Sujets des concours de philosophie 2010
Tous les sujets de philosophie des concours session 2010.
CAPES interne
Pas de CAPES interne de philosophie session 2010.
AGRÉGATION interne
26 & 27 janvier 2010
- Première composition de philosophie : explication de texte
Durée = 6 h 30.
Le candidat a le choix entre les deux textes suivants.
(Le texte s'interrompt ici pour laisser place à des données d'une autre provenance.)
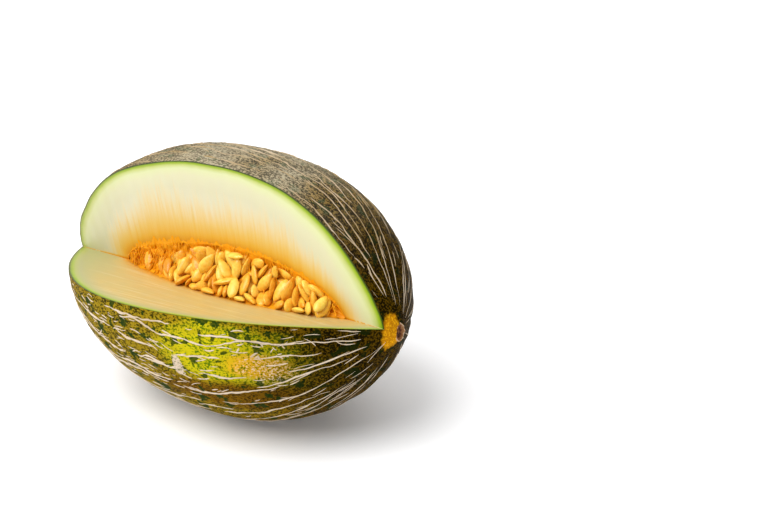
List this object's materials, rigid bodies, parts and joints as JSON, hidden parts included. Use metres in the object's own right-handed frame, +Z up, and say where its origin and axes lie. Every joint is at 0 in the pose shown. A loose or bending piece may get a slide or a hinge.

1- Je vise et je perçois un monde. Si je disais avec le sensualisme qu’il n’y a là que des « états de conscience » et si je cherchais à distinguer mes perceptions de mes rêves par des « critères », je manquerais le phénomène du monde. Car si je peux parler de « rêves » et de « réalité », m’interroger sur la distinction de l’imaginaire et du réel, et mettre en doute le « réel », c’est que cette distinction est déjà faite par moi avant l’analyse, c’est que j’ai une expérience du réel comme de l’imaginaire, et le problème est alors non pas de rechercher comment la pensée critique peut se donner des équivalents secondaires de cette distinction, mais d’expliciter notre savoir primordial du « réel », de décrire la perception du monde comme ce qui fonde pour toujours notre idée de la vérité. Il ne faut donc pas se demander si nous percevons vraiment un monde, il faut dire au contraire : le monde est cela que nous percevons. Plus généralement, il ne faut pas se demander si nos évidences sont bien des vérités, ou si, par un vice de notre esprit, ce qui est évident pour nous ne serait pas illusoire à l’égard de quelque vérité en soi : car si nous parlons d’illusion, c’est que nous avons reconnu des illusions, et nous n’avons pu le faire qu’au nom de quelque perception qui, dans le même moment, s’attestât comme vraie, de sorte que le doute, ou la crainte de se tromper affirme en même temps notre pouvoir de dévoiler l’erreur et ne saurait donc nous déraciner de la vérité. Nous sommes dans la vérité et l’évidence est « l’expérience de la vérité » (1). Chercher l’essence de la perception, c’est déclarer que la perception est non pas présumée vraie, mais définie pour nous comme accès à la vérité. Si maintenant je voulais avec l’idéalisme fonder cette évidence de fait, cette croyance irrésistible, sur une évidence absolue, c’est-à-dire sur l’absolue clarté de mes pensées pour moi, si je voulais retrouver en moi une pensée naturante qui fasse la membrure du monde ou l’éclaire de part en part, je serais encore une fois infidèle à mon expérience du monde et je chercherais ce qui la rend possible au lieu de chercher ce qu’elle est.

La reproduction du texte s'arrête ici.